Tolog Review: An Abundance of Katherines

An Abundance of Katherines
by John Green 
reviewed by Fiona Stayton

In life, people tend to want to take the “safe” route. Society has implanted the idea to be afraid of change. In John Green’s novel, An Abundance of Katherines, it is apparent that the main character, Colin Singleton, is terrified at the thought of change. 


Colin Singleton, a seventeen-year-old anagramming child prodigy, is good at everything but romantic relationship, even though he has a lot of practice. He falls in love a lot, and always with girls named Katherine. In fact, he has never once had a girlfriend with any other name, even though single Katherine he has ever dated, nineteen to be exact, wound up dumping him. 


That’s what it means to be afraid of change. 


Heart broken by Katherine number nineteen, Colin and his best friend, Hassan Harbish, decide enough is enough. What they need is a road trip to nowhere. 


Nowhere turns out to be a small town called, appropriately enough, Gutshot. 


I have only read John Green’s romantic novels, so when I started reading this book, s full of math theorems and a teenager upset because although he is a prodigy, he is not a genius (we should all have this problem), I wasn’t sure I would find the story interesting. Loving John Green however, I decided to give it a try. By the first chapter, I was completely hooked, not being able to put it down. Filled with humor and a relationship-predicting theorem, An Abundance of Katherines helped me learn the same thing Colin did: Love comes when you least expect it.
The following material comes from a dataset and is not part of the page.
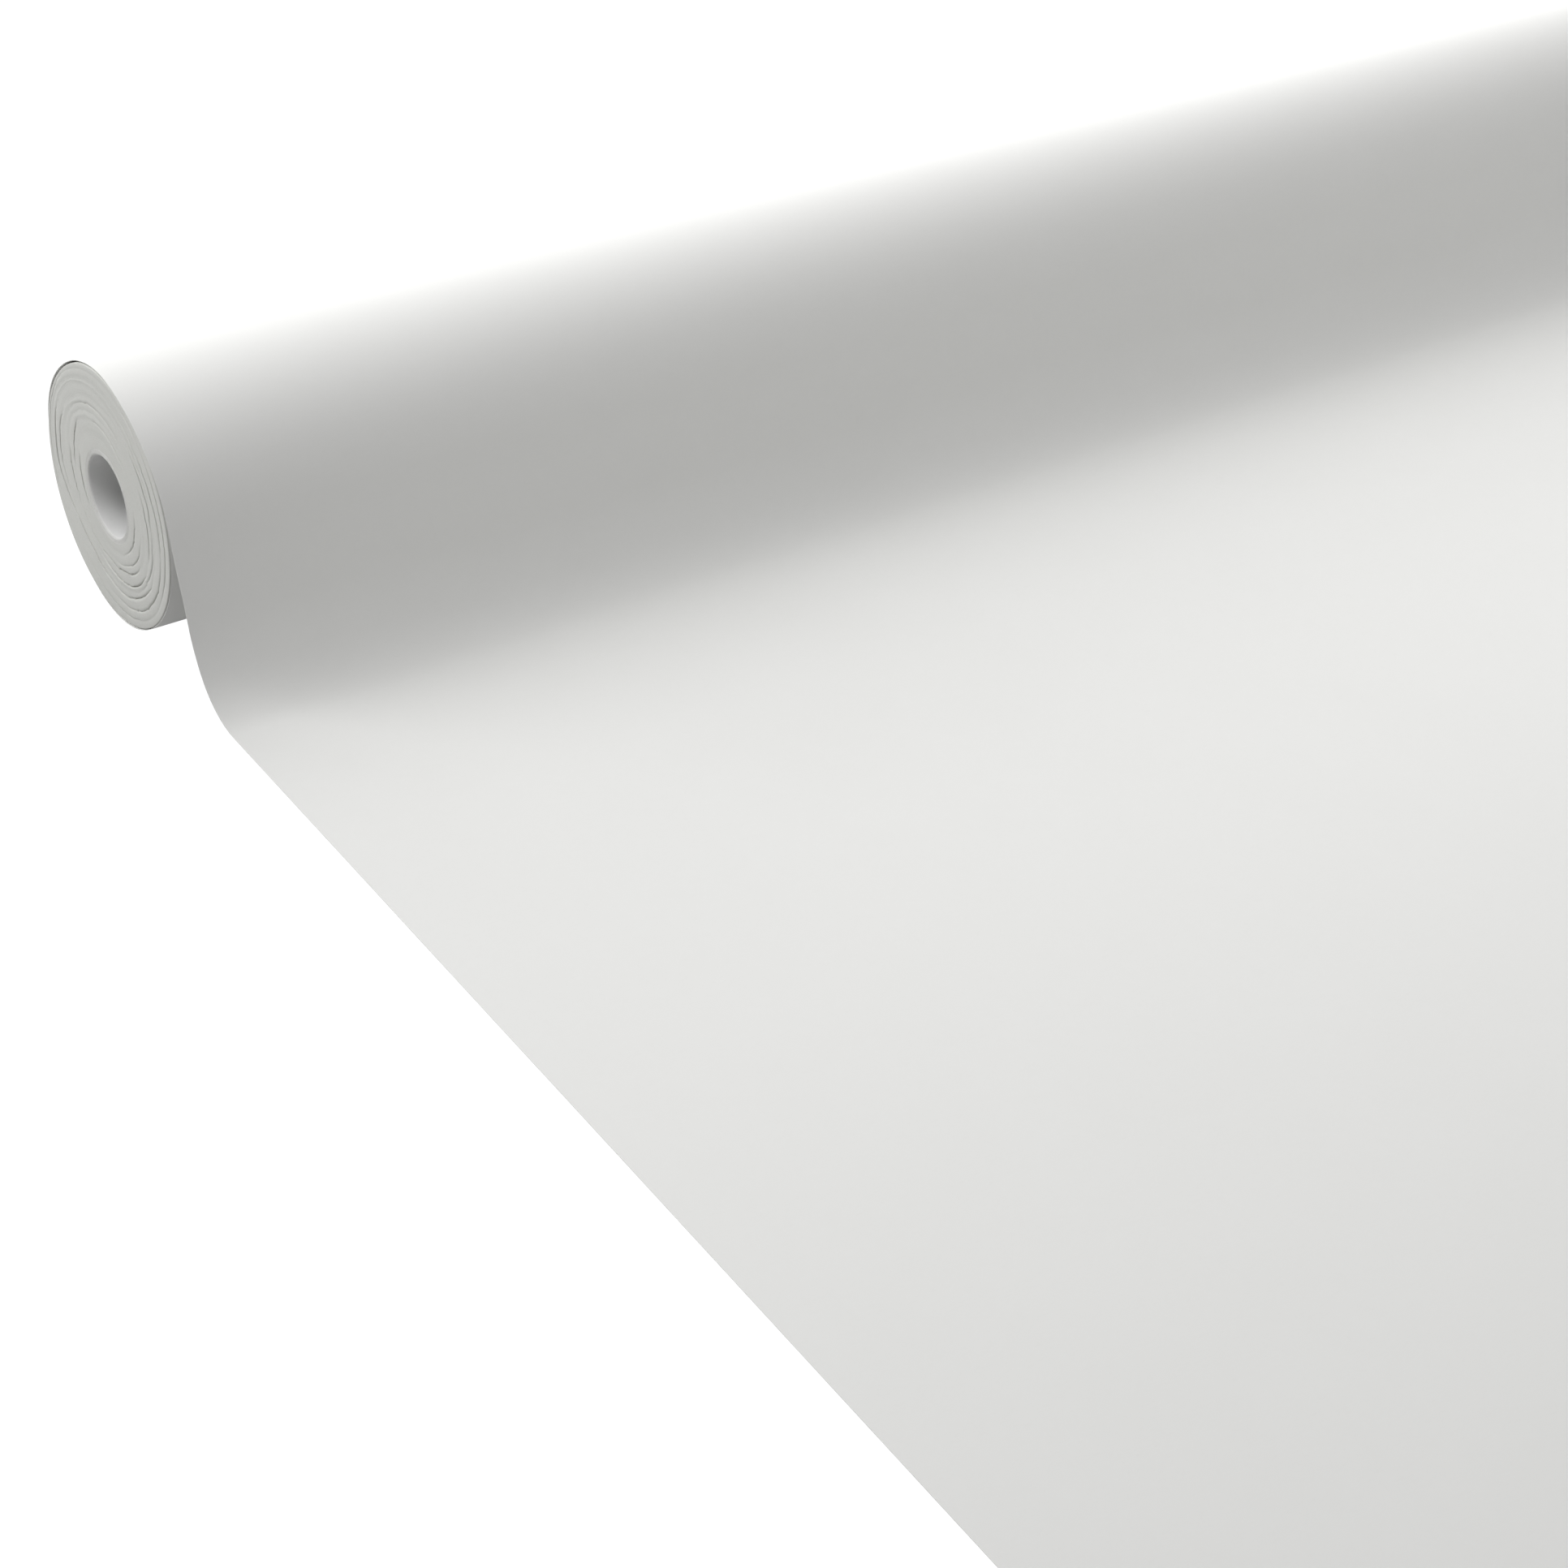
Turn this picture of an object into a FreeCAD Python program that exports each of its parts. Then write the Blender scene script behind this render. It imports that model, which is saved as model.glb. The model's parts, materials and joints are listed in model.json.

The novel begins with Colin graduating college only to be congratulated by being dumbed by Katherine nineteen. Sitting in the bathtub, he’s feeling pretty sorry for himself—not a genius! No girlfriend! Fortunately, Hassan decides that what Colin really needs is to man up and get over it. With an aching behind his solar plexus, Colin agrees to a road trip. The two end up in Gutshot, because Colin insisted on seeing the grave of the Archduke, and there they meet an unlikely companion, Lindsay Lee Wells. 


Lindsay Lee Wells seems to be Colin’s exact opposite. Unambitious and driven by popularity, she is determined to stay in Gutshot where there is no possible way for her to be hurt. Colin and Hassan like Gutshot, and Lindsay, too and end up staying at Lindsay’s house. 


As Colin copes with his Katherine addiction, John Green manages to bring each character to life, building a background for each one. Having the writing skill to get each reader fall for each character, Green show how a person can memorize every textbook, know every vocab word, and get a 4.6 G.P.A., but never understand the heart, and how the heart loves.